Authentic Christian piety is expressed with others over a lifetime, as God's people are exposed to the work of the Spirit through Word and Sacrament, so that their union with Christ is concretely experienced in this life by their union with each other. This piety is not as flamboyant as the individualistic piety encouraged by spiritual fads, but it runs deeper and further under God's promised blessing. Then, instead of concentrating exclusively on our own spiritual blessing, we become instruments of blessing for others wherever God has placed us in this world and in the flock he has purchased with his own blood." Horton, Michael, "Reformation Piety," Modern Reformation Magazine (July/August Issue 2002).

Friday, January 20, 2006

The Christian Ghetto

". . .[P]ietism tended to create a 'Christian ghetto' that the Reformation had attempted to dismantle. Called out of the church into the world, evangelicals were again encouraged, especially through the revivalism of the last century-and-a-half, to help build a Christian empire within America. Eventually, we came to the place where we had our own networks, movies, talk shows, cruises, rock stars, entertainers, and other trappings of modern hedonism, without having to bother leaving the ghetto. We called it evangelism, and perhaps we even intended it to be evangelism, but it has ended up only creating a church that is of the world but not in it, instead of being in the world but not of it.

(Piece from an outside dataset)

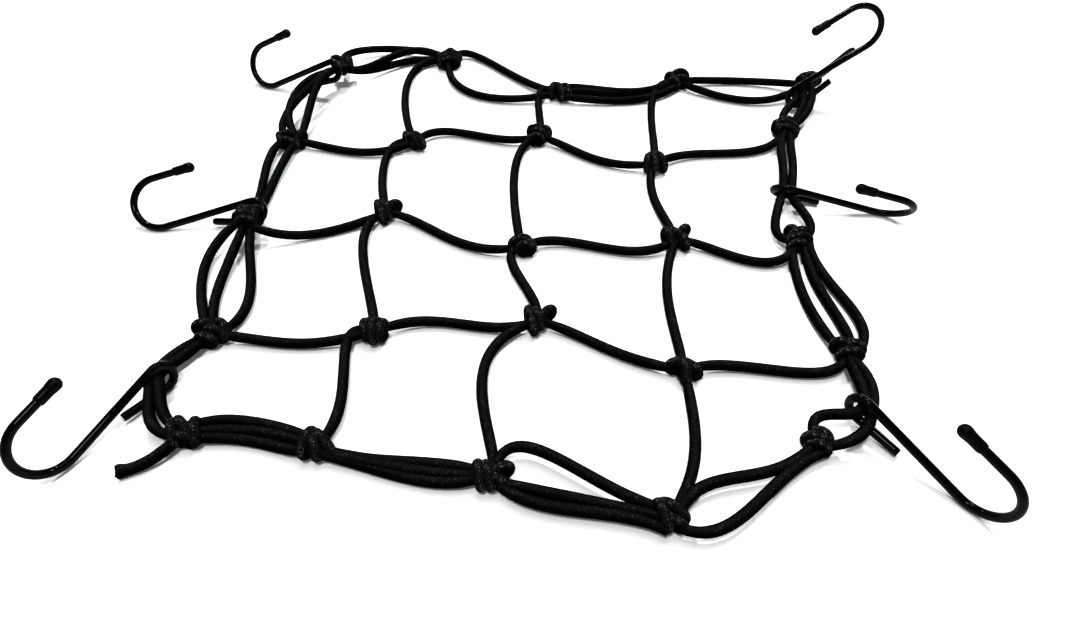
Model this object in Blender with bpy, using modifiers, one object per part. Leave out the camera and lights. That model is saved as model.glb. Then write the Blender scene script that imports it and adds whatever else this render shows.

Therefore, we often judge our spiritual health in terms of how many people are involved with small groups, Bible studies, prayers circles, and accountability groups; and we are led by the statistics to conclude that we are actually quite vigorous. But Reformation Christianity (i.e., biblical Christianity) should lead us to different standards for judging health: Is the church truly being the church? That is to ask, Is the Word rightly preached? Are the sacraments rightly administered? And is there a healthly concern for the practice of church discipline and good order? If those questions cannot be answered with any degree of confidence, there is not health, regardless of the bustling activity in the ghetto." Horton, Michael, Where in the World is the Church, 141-142 (2000).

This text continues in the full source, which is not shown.